Работа, труд становятся для нее синонимом жизненных трудностей,
испытаний, посланных Богом. И этот вариант ее индивидуальной
судьбы закреплен, с ее точки зрения, опытом и судьбой всего
человечества: «Мы, дядя Ваня, будем жить. Проживем
длинный-длинный ряд дней, долгих вечеров; будем терпеливо
сносить испытания, какие пошлет нам судьба; будем трудиться для
других и теперь, и в старости, не зная покоя, а когда наступит
наш час, мы покорно умрем и там за гробом мы скажем, что мы
страдали, что мы плакали, что нам было горько, и бог сжалится
над нами…» (13, 115).
Мир-бытие реализуется в ремарке через минус-прием – беззвучие,
тишину осеннего вечера.
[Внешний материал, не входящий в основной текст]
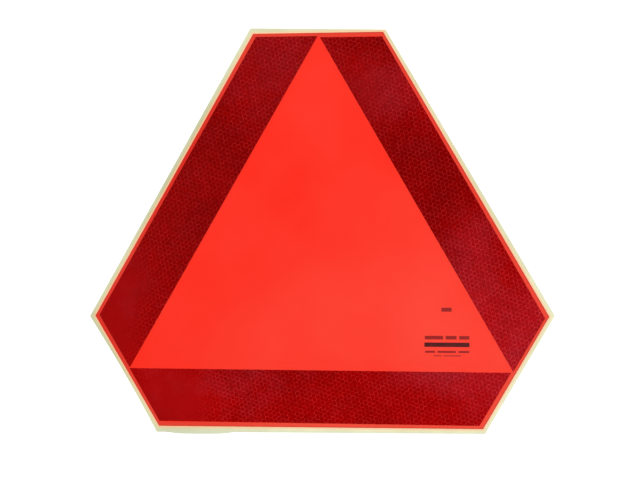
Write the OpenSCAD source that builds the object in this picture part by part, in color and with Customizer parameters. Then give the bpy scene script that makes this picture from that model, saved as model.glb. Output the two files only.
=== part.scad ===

Осенний вечер здесь маркирует завершение
очередного природного цикла, одновременное предощущение и ночи,
и зимы. Он остраняет произошедшие события, включая их в вечно
повторяющийся – бытийный – цикл: от весны – к зиме, от иллюзий –
к их крушению – и к рождению новых иллюзий. Отсутствие звука
оказывается в данном случае принципиальным: между миром
социальным и миром-бытием нет диалога (в тексте ремарки их
противопоставленность отмечается и на синтаксическом уровне –
при помощи тире). Язык бытия по-прежнему остается непонятным для
человека, как непонятым им самим остается и его место в
структуре бытия.
Здесь, как и в пьесе «Чайка», в результате сужения модели
существования человека только до внутренней, происходит
нарушение временного равновесия между миром человеческим и миром
природным. Именно оно предопределяет усиление напряжения
драматического действия, пружиной которого становится углубление
страдания в душе заглавного персонажа, провоцирующее все
основные события пьесы. Сначала это ненависть Войницкого к
профессору Серебрякову, не подтвердившему надежд, на него
возложенных (первое действие): «Человек ровно двадцать пять лет
читает и пишет об искусстве, ровно ничего не понимая в искусстве
<…> двадцать пять лет читает и пишет о том, что умным давно
известно, а для глупых неинтересно, – значит, двадцать пять лет
переливает из пустого в порожнее» (13, 67).
Далее следует раздражение и отчаяние, вызванное настойчивым и
безуспешным ухаживанием заглавного персонажа за Еленой
Андреевной (второе действие): «Чувство мое гибнет даром, как луч
солнца, попавший в яму, и сам я гибну» (13, 79).
Его сменяет состояние, близкое к помешательству. Оно находит
выражение, хотя в неудачном и даже комичном, но все же в
покушении на убийство профессора (третье действие). И, наконец,
четвертое действие пьесы фиксирует столь же неудачную и
сниженную репликой доктора Астрова попытку самоубийства
заглавного персонажа как эксплицирование нежелания и
невозможности для него жить дальше: «Мне сорок семь лет; если,
положим, я проживу до шестидесяти, то мне остается еще
тринадцать. Долго! Как я проживу эти тринадцать лет? Что буду
делать, чем наполню их?» (13, 107).
Таким образом, post-кризисный человек оставлен автором на
распутье: перед ним открывается либо возможность реализации,
теперь уже более успешной, жизненного сценария Константина
Треплева, либо путь примирения, столь поэтично описанный в
последнем монологе пьесы Соней. Прерывающая этот монолог
ремарка: «Телегин тихо наигрывает; Мария Васильевна пишет на
полях брошюры; Марина вяжет чулок» (13, 116), превращает
ситуацию не просто в повторяющуюся, но – в единственно
возможную, предопределенную судьбой.